Should I offer free trials or discounts to get early customers?

Free trials work for products with obvious immediate value. Discounts can accelerate decisions but attract price-sensitive customers who churn. For B2B products targeting professionals, consider a "founder's pricing" approach: offer early-adopter pricing with the explicit trade-off that they'll provide feedback and testimonials. This attracts engaged customers who help you improve the product.

What if my product isn't ready yet—should I still start outreach?

Yes, but position it as research, not sales. Reach out to say "I'm building something for [audience] who struggle with [problem]. I'd value 15 minutes of your perspective to make sure I'm solving the right thing." This approach builds relationships, validates demand, and creates a waitlist of warm leads for when you launch. Many of your first customers will come from these early conversations.


The Bottom Line

Getting your first 100 customers as a domain expert requires a different playbook than the one designed for technical founders. You have advantages they don't—credibility, networks, industry knowledge.
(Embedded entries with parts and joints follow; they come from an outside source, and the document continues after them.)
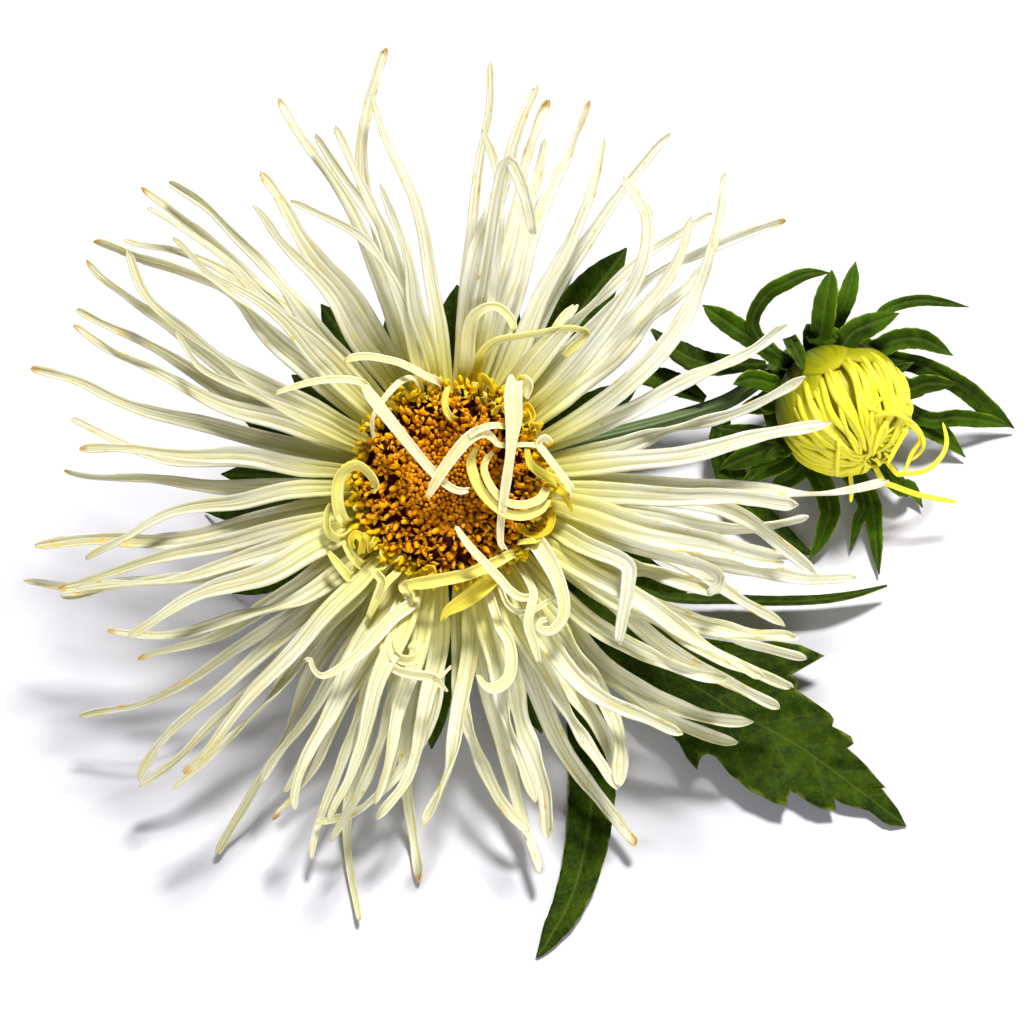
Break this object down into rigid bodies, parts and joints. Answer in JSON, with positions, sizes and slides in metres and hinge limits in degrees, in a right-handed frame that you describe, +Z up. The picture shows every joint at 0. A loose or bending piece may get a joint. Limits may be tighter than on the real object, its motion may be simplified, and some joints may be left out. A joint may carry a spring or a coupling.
{
  "type": "cut quilled aster flower",
  "caption": "Cut quilled aster lying down: one open bloom with narrow curled rays, leafy bracts, bent stem, toothed leaves and a side bud.",
  "frame": {"origin": "centre of the flat under the stem, on the surface that the flower lies on", "axes": "+Z up from the surface, -Y the way the bloom leans and looks, +X towards the bud"},
  "size_m": [0.1646, 0.1335, 0.0736],
  "materials": {
    "ray_petals": "soft satin cream petals, yellow at the foot",
    "disc": "orange and yellow florets with brown gaps",
    "foliage": "satin dark green leaves with paler veins and edges",
    "stem": "ribbed green stem with a pale cut end",
    "bud_petals": "bright yellow furled petals, green at the foot"
  },
  "bodies": {
    "root": {"ray_florets": "ray_petals", "disc_florets": "disc", "involucre": "foliage", "stem": "stem", "leaf_toothed": "foliage", "leaf_lower": "foliage", "leaf_right": "foliage", "branch_leaf_top": "foliage", "branch_leaf_mid": "foliage", "branch_leaf_low": "foliage", "bud_florets": "bud_petals", "bud_bracts": "foliage"}
  },
  "joints": []
}
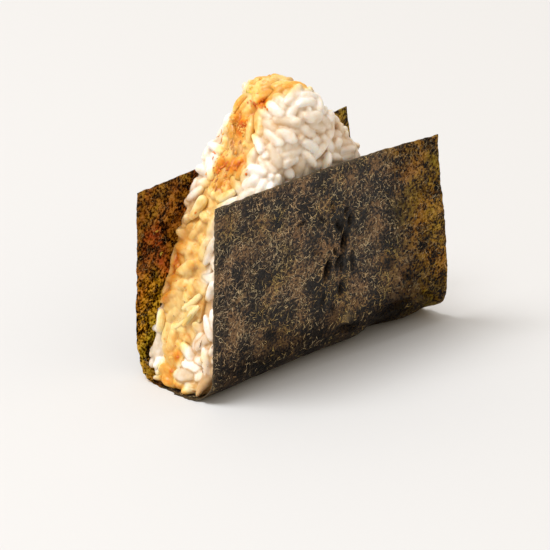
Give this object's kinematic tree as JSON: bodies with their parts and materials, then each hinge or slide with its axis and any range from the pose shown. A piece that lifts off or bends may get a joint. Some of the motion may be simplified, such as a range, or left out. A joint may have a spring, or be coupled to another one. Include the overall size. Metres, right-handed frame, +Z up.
{
  "type": "onigiri rice ball",
  "caption": "Triangular pressed rice ball with a layer of filling through it, standing upright in a folded sheet of dried seaweed that is open at the top and both ends.",
  "frame": {"origin": "on the resting plane, under the centre of the bounding box", "axes": "+X along the base of the triangle, +Y through its thickness from the front wall of the nori to the back wall, +Z up"},
  "size_m": [0.095, 0.0432, 0.0892],
  "materials": {
    "rice": "moist cooked rice, slightly translucent",
    "filling": "rice stained yellow and orange by the filling, moist",
    "nori": "dried seaweed sheet, fibrous, faint sheen"
  },
  "bodies": {
    "root": {"nori": "nori", "rice_front": "rice", "filling": "filling", "rice_back": "rice"}
  },
  "joints": []
}
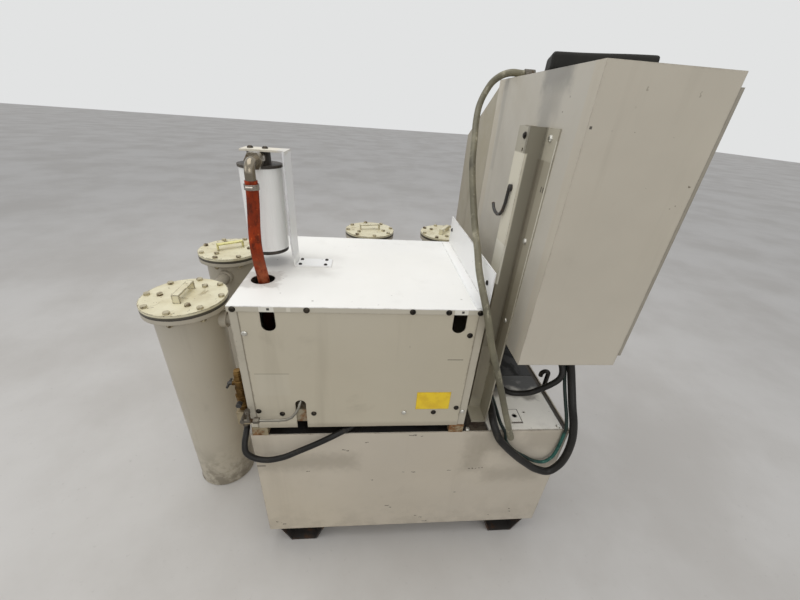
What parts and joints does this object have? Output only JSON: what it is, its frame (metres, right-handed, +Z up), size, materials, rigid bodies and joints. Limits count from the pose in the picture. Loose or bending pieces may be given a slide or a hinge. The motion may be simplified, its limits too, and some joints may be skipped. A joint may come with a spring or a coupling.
{
  "type": "machine tool coolant unit",
  "caption": "High-pressure coolant supply unit: tank on fork skids, pump cabinet, separator, bag-filter canisters, valve stack, control enclosure on a post, and hoses.",
  "frame": {"origin": "bottom centre of the whole unit on the floor, measured without its hoses and cables", "axes": "+X to the right seen from the front, +Y to the back, +Z up"},
  "size_m": [1.466, 1.363, 1.638],
  "materials": {
    "body_paint": "satin grey-beige enamel, worn",
    "white_paint": "satin off-white enamel",
    "cream_paint": "satin cream enamel, chipped",
    "rusty_steel": "rusty, matte",
    "dark_steel": "black, matte",
    "bare_steel": "bare, dull",
    "silver": "brushed, satin",
    "pump_iron": "painted casting, satin",
    "motor_paint": "satin blue-grey enamel",
    "brass": "tarnished",
    "black_plastic": "matte black",
    "black_rubber": "matte black",
    "red_rubber": "mottled red, matte",
    "conduit_cover": "olive grey, scuffed",
    "teal_cover": "teal green, matte",
    "grey_plastic": "light grey, matte",
    "red_plastic": "red, gloss",
    "felt": "needled felt, matte"
  },
  "bodies": {
    "unit": {"tank": "body_paint", "tank_inserts": "body_paint", "cabinet_casing": "body_paint", "front_panel": "body_paint", "enclosure_shell": "body_paint", "pedestal": "body_paint", "post": "body_paint", "canister_1": "body_paint", "canister_2": "body_paint", "canister_3": "body_paint", "canister_4": "body_paint", "cabinet_cover": "white_paint", "drip_shield": "white_paint", "separator_bracket": "white_paint", "service_cover": "white_paint", "canister_lids": "cream_paint", "deck_plate": "rusty_steel", "cabinet_frame": "rusty_steel", "pump_rails": "rusty_steel", "filter_pipes": "rusty_steel", "elbow_pipe": "rusty_steel", "lid_bolts": "rusty_steel", "skids": "dark_steel", "dome_screws": "dark_steel", "hose_fittings": "dark_steel", "cable_hook": "dark_steel", "suction_pipe": "bare_steel", "pressure_pipe": "bare_steel", "bypass_pipe": "bare_steel", "hose_clamps": "bare_steel", "filter_baskets": "bare_steel", "back_plate": "bare_steel", "valve_block": "bare_steel", "separator_shell": "silver", "bell_housing": "silver", "pump_body": "pump_iron", "motor_body": "motor_paint", "fan_cover": "motor_paint", "relief_valve": "brass", "separator_caps": "black_plastic", "drain_hose": "black_rubber", "loop_hose": "black_rubber", "link_hose": "black_rubber", "lid_gaskets": "black_rubber", "top_pad": "black_rubber", "red_hose": "red_rubber", "conduit_hose": "conduit_cover", "earth_cable": "teal_cover", "switchgear": "grey_plastic", "filter_bags": "felt"},
    "rotor": {"pump_shaft": "bare_steel", "coupling_hubs": "silver", "coupling_spider": "red_rubber", "motor_shaft": "bare_steel", "motor_fan": "black_plastic"},
    "door": {"enclosure_door": "body_paint"},
    "latch": {"door_latch": "dark_steel"},
    "knob": {"relief_knob": "black_plastic"},
    "lever": {"valve_lever": "black_plastic"},
    "switch": {"switch_knob": "red_plastic"}
  },
  "joints": [
    {"name": "rotor_turn", "type": "hinge", "parent": "unit", "child": "rotor", "pos_m": [0.084, -0.2915, 0.825], "axis": [1, 0, 0], "continuous": true},
    {"name": "door_swing", "type": "hinge", "parent": "unit", "child": "door", "pos_m": [0.7095, -0.137, 1.262], "axis": [0, 0, 1], "range_deg": [0, 115]},
    {"name": "latch_turn", "type": "hinge", "parent": "door", "child": "latch", "pos_m": [0.709, -0.6215, 1.266], "axis": [-1, 0, 0], "range_deg": [0, 90]},
    {"name": "knob_turn", "type": "hinge", "parent": "unit", "child": "knob", "pos_m": [-0.3303, -0.6265, 0.73], "axis": [0, 1, 0], "range_deg": [-360, 360]},
    {"name": "lever_turn", "type": "hinge", "parent": "unit", "child": "lever", "pos_m": [-0.358, -0.5965, 0.785], "axis": [1, 0, 0], "range_deg": [0, 90]},
    {"name": "switch_turn", "type": "hinge", "parent": "unit", "child": "switch", "pos_m": [0.544, -0.5615, 1.464], "axis": [1, 0, 0], "range_deg": [0, 90]}
  ]
}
You also have constraints they don't—existing businesses, limited time, professional reputations to protect.

The winning strategy combines both realities:

  • Segment your network before messaging anyone
  • Lead with credibility, not products
  • Progress from warm to referral to cold—not the reverse
  • Use AI to multiply effort, not replace judgment
  • Follow up at least 5 times—most conversions happen after contact 5
  • Commit to 8 weeks at 15 hours/week before evaluating

The first 20 customers will teach you more about your product than any research. The next 80 will reveal whether you've found product-market fit. Both stages require the same foundation: playing to your advantages instead of wishing you had someone else's.